Last week, I wrote that anonymous NFL draft slander had reached “a bizarre new low” in the form of an article in which five sources dumped on Michigan State quarterback Connor Cook for allegedly being unlikable without naming a single unlikable thing he’s ever done.
It took only four days for the bar to be lowered once again: In a Milwaukee Journal Sentinel piece published on Tuesday, an anonymous scout attacked prospect Eli Apple because the Ohio State cornerback allegedly can’t cook. I’m serious:
I worry about him because of off-the-field issues. The kid has no life skills. At all. Can’t cook. Just a baby. He’s not first round for me. He scares me to death.

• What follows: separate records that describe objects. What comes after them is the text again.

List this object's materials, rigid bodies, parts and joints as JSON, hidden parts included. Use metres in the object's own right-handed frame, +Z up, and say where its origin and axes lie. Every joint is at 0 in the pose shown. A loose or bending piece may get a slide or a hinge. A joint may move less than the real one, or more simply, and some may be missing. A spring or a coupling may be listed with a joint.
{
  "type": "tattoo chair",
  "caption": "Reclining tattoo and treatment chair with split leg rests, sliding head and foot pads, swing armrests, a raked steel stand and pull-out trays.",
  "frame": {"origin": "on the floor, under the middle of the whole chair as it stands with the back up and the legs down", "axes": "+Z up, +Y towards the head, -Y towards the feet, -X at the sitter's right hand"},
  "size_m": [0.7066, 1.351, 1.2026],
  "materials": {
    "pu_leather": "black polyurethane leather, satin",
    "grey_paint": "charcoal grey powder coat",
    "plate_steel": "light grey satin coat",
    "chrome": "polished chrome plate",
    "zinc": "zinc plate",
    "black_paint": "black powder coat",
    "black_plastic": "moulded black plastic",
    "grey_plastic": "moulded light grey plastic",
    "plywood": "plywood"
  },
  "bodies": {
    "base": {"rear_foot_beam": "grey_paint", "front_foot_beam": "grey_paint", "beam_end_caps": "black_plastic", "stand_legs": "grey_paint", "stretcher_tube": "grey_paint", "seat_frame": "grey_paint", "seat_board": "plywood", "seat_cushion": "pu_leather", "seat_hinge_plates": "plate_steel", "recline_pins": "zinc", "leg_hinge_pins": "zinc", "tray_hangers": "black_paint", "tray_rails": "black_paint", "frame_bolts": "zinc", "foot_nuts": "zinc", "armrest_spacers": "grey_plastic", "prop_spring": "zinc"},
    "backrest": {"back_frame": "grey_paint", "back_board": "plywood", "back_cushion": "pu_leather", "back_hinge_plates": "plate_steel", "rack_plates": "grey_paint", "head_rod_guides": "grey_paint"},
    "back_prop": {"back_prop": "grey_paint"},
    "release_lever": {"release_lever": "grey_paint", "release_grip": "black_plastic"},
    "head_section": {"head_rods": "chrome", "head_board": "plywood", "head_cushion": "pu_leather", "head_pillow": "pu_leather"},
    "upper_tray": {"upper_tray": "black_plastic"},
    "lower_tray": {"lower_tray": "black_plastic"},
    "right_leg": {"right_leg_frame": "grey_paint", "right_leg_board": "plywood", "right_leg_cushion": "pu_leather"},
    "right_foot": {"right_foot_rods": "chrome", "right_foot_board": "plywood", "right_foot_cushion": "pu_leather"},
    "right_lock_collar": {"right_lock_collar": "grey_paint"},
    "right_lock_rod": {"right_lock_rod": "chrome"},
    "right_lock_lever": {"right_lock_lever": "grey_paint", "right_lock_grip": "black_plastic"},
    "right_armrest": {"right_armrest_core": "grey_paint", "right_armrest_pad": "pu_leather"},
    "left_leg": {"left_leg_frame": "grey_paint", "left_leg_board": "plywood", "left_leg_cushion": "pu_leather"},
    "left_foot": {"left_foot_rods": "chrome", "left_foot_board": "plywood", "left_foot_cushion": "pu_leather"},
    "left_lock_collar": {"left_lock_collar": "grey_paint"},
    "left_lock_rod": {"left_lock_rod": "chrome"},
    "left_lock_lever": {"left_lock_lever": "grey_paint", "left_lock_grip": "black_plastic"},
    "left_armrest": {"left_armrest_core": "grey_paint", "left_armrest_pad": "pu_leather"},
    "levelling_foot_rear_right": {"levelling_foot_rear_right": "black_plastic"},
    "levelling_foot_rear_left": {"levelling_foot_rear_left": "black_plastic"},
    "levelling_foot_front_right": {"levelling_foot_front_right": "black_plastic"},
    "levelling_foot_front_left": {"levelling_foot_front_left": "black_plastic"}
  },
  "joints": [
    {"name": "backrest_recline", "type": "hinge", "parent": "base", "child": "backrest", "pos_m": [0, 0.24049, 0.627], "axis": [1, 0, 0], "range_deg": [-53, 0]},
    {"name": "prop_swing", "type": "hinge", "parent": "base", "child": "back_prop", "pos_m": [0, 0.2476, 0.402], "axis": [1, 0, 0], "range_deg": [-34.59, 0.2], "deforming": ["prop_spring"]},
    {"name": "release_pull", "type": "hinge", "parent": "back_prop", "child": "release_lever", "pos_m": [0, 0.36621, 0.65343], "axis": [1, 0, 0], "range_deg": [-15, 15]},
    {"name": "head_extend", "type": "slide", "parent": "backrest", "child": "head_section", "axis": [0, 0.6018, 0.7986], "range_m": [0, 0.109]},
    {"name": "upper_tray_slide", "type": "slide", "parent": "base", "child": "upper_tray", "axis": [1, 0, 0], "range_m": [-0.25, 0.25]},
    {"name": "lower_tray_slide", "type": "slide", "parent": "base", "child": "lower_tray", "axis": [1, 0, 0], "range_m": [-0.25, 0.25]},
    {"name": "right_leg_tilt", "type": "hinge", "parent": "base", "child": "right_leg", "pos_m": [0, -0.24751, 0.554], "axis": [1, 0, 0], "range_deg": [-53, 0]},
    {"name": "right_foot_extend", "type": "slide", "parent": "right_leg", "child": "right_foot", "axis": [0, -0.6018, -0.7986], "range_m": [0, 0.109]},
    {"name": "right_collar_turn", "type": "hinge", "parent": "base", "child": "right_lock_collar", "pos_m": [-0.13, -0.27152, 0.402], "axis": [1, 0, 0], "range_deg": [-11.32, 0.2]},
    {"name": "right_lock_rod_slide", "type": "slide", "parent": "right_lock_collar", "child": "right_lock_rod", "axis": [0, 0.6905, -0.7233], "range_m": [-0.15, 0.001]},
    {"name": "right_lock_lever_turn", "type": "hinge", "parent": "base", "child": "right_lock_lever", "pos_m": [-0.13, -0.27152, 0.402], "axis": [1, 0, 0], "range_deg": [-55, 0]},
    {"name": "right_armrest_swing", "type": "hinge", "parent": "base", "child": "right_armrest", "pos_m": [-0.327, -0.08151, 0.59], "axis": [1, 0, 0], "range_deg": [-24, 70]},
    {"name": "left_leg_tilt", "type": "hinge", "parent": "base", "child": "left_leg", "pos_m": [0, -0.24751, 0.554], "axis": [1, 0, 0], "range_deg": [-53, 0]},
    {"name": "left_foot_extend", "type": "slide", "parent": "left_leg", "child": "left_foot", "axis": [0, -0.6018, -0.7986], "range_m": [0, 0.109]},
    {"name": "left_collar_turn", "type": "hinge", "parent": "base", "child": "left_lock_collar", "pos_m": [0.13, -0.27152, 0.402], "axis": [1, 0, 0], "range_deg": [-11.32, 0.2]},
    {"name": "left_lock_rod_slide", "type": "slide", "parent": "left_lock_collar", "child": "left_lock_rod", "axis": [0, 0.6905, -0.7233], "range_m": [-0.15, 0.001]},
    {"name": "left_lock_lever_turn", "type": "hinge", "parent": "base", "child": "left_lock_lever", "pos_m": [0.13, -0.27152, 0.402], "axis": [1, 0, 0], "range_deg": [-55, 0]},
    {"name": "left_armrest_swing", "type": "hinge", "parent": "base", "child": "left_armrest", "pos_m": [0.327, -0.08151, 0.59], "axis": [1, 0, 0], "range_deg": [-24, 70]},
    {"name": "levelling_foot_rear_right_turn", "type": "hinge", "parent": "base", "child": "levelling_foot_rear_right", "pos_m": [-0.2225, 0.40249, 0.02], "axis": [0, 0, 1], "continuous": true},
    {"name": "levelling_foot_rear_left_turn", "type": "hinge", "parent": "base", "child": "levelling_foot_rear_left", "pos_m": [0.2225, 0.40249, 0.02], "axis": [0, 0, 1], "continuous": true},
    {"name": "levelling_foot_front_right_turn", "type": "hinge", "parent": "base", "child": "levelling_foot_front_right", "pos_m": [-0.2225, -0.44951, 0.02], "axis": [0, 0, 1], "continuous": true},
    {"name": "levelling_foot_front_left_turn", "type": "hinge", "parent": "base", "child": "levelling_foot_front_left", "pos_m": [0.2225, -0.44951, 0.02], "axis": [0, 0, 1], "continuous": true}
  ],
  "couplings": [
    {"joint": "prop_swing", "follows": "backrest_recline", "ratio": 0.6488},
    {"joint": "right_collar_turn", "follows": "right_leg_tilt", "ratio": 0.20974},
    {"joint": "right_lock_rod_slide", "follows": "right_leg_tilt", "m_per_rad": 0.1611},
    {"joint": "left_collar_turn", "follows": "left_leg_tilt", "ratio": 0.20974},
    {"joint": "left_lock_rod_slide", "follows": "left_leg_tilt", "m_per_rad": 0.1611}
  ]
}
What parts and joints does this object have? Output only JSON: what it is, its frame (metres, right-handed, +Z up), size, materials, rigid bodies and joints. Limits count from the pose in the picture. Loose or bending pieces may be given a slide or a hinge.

There are two great things about this scout’s foray into food criticism. One is that the last NFL season ended with Peyton Manning winning a Super Bowl and retiring. Peyton Manning, in addition to being a guaranteed Hall of Famer and one of the best football players ever, was once publicly described by members of his own family as not being able to open a can of soup. From a 1999 Sports Illustrated profile:
Cooper calls his brother “somewhat of a domestic idiot. … A couple of weeks ago he called my wife and asked her how to heat up soup.” Amazingly, that’s not even Manning’s worst soup-related display of cluelessness. Once, when he was sick, he called [his future wife Ashley] Thompson to ask her how to open a can of soup. “He didn’t know what a can opener looked like,” she says. Another time Manning placed a long-distance call to Thompson from his dorm room and expressed a desire to have Chinese food delivered. Flustered by the process, he persuaded Thompson to call a Knoxville restaurant from her apartment in Charlottesville and make the order for him.
Peyton Manning’s experience indicates that being able to cook may not be a prerequisite for NFL success.
But it gets even better: PEOPLE WHO KNOW ELI APPLE REPORT THAT HE’S ACTUALLY AN EXCELLENT COOK WHOSE FATHER WAS A CHEF. This is his Ohio State teammate Ezekiel Elliott:
It seems that this anonymous scout, if one had to draft a team of individuals to compete in the sport of Not Being Completely Full of Crap, might not be first-round material.